### Source data:
▶

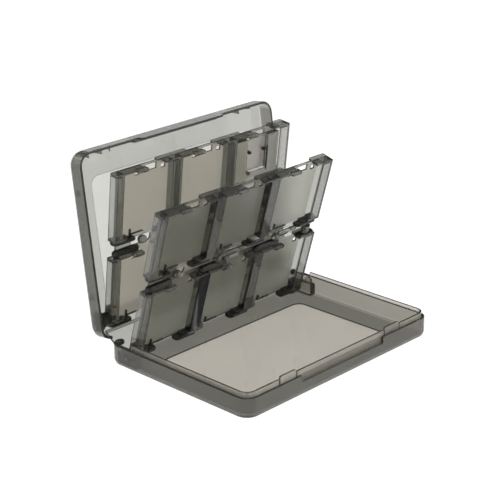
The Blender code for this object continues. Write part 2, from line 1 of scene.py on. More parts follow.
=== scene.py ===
"""Looks of a hinged smoke-tinted case for handheld game cards, standing open.

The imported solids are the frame. Each shell and leaf is dressed from the frame's own solid, with
moulded edges and a frosted or polished grain on each face, and gets pieces of its own for what
the solids leave out: beads round the panels, lobes, nibs, arms and rods on the leaves, knuckles
and bosses at the hinges. Sizes are in millimetres and are turned to metres where a mesh is
made. The studio and the joints' places, which the frame gives, are in metres.
"""

from __future__ import annotations

import json
import logging
import math
from dataclasses import dataclass, field
from enum import Enum
from typing import Callable, Sequence

import bmesh
import bpy
import numpy as np
from mathutils import Matrix, Vector

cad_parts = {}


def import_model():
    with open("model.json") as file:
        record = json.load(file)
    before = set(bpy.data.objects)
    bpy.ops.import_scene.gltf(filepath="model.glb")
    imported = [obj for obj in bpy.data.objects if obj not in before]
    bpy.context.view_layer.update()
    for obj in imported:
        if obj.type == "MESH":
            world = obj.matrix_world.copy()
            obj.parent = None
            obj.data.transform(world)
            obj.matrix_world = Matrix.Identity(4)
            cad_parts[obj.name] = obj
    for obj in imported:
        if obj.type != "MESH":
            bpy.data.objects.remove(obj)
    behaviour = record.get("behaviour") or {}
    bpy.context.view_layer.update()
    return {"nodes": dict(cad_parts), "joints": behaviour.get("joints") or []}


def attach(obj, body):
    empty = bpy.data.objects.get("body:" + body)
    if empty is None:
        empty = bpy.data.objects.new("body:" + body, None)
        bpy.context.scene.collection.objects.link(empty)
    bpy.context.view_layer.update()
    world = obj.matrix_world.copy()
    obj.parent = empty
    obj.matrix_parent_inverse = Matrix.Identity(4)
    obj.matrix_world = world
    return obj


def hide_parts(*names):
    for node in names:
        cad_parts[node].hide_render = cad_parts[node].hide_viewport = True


LOG = logging.getLogger("game_card_case")
Pair = tuple[float, float]
Triple = tuple[float, float, float]
Points = np.ndarray
Rule = Callable[[Points, Points], tuple[Points, Points]]

# A millimetre in metres.
MM = 0.001
# The face attributes that the finishes read: the mould's grain and the share of painted shade.
GRAIN = "mould_grain"
PAINTED_SHADE = "painted_shade"
# A share of painted shade below nought keeps a face pale, its rounded edges too.
PALE = -1.0
# A face looks along an axis when its normal has more than this of it.
SQUARE_ON = 0.9
# A face counts as on a plane when its centre is this near.
NEAR = 0.1
# How far a bead's flat side stays off its panel.
AIR = 0.02
# The least straight stretch beside a rounding.
HAIR = 0.01
# Corners of a solid that are nearer than this are merged.
WELD = 0.001
# Edges of a solid that turn by fewer degrees than this are dissolved.
FLAT_ANGLE = 0.5
# The material slot that marks the faces of rounded edges, until they are read.
ROUNDED = 1
# How far the lid and the leaves lean about their axes, in degrees, as their solids do.
LID_LEAN = -7.0
FRONT_LEAF_LEAN = 16.2
REAR_LEAF_LEAN = 6.86
# Where the lower row of pockets starts above a leaf's axis.
FRONT_LEAF_START = 1.6
REAR_LEAF_START = -3.1
# The pivot pins keep their own solids, and get only a finish.
PINS = ("front_leaf_pin_left", "front_leaf_pin_right", "rear_leaf_pin_left",
        "rear_leaf_pin_right")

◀

### Written exercise:
Give the lines again, exactly as they stand, from the beginning of the data through the line with "cards, standing open.".

### Worked answer:
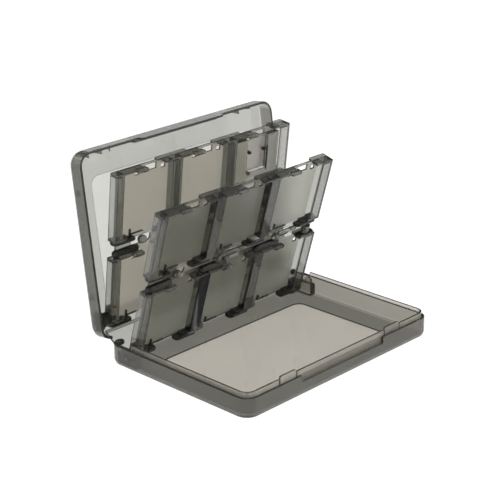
The Blender code for this object continues. Write part 2, from line 1 of scene.py on. More parts follow.
=== scene.py ===
"""Looks of a hinged smoke-tinted case for handheld game cards, standing open.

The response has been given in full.